As of mid-2024, Certificate of Deposit (CD) accounts remain a primary tool for risk-averse investors looking to capitalize on elevated interest rates. According to data from the Federal Deposit Insurance Corporation (FDIC), national deposit rates have remained significantly higher than the near-zero levels seen in previous years, offering savers a guaranteed return on investment that is protected by federal insurance up to $250,000 per depositor, per insured bank.

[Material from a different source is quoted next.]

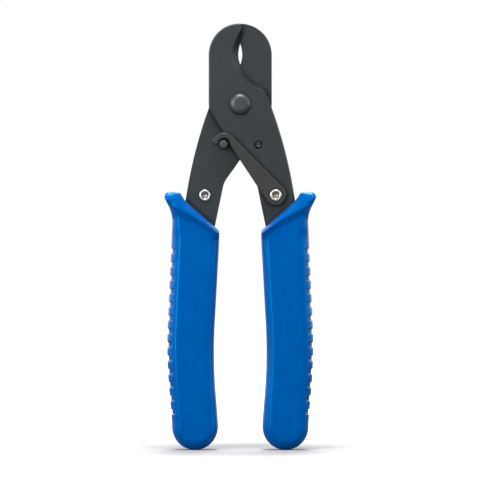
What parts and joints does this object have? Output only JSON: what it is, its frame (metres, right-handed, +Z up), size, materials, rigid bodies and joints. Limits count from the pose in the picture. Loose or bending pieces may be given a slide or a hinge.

Current Interest Rate Environment and Federal Reserve Policy

The appeal of CDs is largely tied to the Federal Reserve’s monetary policy. Following a series of aggressive interest rate hikes initiated to combat inflation, the Federal Open Market Committee (FOMC) has maintained the federal funds rate in a range of elevated levels since July 2023, as reported in official FOMC meeting statements. Because banks often adjust their deposit offerings based on these benchmarks, savers can currently secure Annual Percentage Yields (APYs) that significantly outperform standard savings accounts. While market analysts frequently speculate on future rate cuts, locking in a fixed rate now allows depositors to protect their earnings against potential downward trends in the broader market.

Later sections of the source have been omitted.